*TO BE DONE*
Identify the lines holding "rigid" and copy them.

*PROVIDED MATERIAL*
[START]
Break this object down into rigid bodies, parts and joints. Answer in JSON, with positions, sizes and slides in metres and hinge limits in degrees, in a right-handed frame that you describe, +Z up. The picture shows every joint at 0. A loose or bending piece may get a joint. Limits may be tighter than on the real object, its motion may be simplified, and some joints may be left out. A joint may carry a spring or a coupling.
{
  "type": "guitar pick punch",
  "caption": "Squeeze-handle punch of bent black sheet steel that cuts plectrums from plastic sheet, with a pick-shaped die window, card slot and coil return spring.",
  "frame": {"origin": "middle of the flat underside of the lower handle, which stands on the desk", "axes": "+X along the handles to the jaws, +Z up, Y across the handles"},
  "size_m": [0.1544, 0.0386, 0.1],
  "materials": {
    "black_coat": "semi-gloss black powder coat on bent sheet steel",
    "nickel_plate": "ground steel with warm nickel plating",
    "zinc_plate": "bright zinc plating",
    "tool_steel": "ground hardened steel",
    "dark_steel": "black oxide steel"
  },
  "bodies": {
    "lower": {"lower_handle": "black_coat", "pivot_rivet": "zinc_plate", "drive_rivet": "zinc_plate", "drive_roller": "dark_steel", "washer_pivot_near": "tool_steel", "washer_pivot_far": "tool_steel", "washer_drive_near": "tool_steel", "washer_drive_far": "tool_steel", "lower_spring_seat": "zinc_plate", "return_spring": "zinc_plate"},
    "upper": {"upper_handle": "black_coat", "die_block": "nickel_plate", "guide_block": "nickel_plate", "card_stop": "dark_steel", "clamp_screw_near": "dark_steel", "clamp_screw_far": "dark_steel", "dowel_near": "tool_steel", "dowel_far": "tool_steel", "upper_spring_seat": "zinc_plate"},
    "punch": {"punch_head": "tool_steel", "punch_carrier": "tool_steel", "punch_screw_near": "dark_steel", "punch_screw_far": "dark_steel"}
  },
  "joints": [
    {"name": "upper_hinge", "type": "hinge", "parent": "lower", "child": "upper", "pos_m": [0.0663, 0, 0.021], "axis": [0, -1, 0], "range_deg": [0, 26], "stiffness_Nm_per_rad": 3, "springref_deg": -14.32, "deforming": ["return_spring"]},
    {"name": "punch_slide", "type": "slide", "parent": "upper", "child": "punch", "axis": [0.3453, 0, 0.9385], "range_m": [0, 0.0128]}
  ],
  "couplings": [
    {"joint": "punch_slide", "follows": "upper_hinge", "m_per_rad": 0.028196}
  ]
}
[END]
[START]
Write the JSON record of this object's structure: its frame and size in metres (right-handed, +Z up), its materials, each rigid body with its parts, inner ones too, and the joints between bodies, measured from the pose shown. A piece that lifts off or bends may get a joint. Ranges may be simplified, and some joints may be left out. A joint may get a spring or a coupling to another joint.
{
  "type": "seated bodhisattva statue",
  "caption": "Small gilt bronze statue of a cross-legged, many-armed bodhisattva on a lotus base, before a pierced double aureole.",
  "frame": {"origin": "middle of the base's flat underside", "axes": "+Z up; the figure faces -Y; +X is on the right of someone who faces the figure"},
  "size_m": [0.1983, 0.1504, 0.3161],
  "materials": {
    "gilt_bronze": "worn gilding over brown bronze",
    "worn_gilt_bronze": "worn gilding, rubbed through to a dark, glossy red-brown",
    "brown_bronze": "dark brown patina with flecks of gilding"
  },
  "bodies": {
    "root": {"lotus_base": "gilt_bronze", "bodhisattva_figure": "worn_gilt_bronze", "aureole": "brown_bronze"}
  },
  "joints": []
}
[END]
*SOLUTION TO THE PROBLEM*
Break this object down into rigid bodies, parts and joints. Answer in JSON, with positions, sizes and slides in metres and hinge limits in degrees, in a right-handed frame that you describe, +Z up. The picture shows every joint at 0. A loose or bending piece may get a joint. Limits may be tighter than on the real object, its motion may be simplified, and some joints may be left out. A joint may carry a spring or a coupling.
Write the JSON record of this object's structure: its frame and size in metres (right-handed, +Z up), its materials, each rigid body with its parts, inner ones too, and the joints between bodies, measured from the pose shown. A piece that lifts off or bends may get a joint. Ranges may be simplified, and some joints may be left out. A joint may get a spring or a coupling to another joint.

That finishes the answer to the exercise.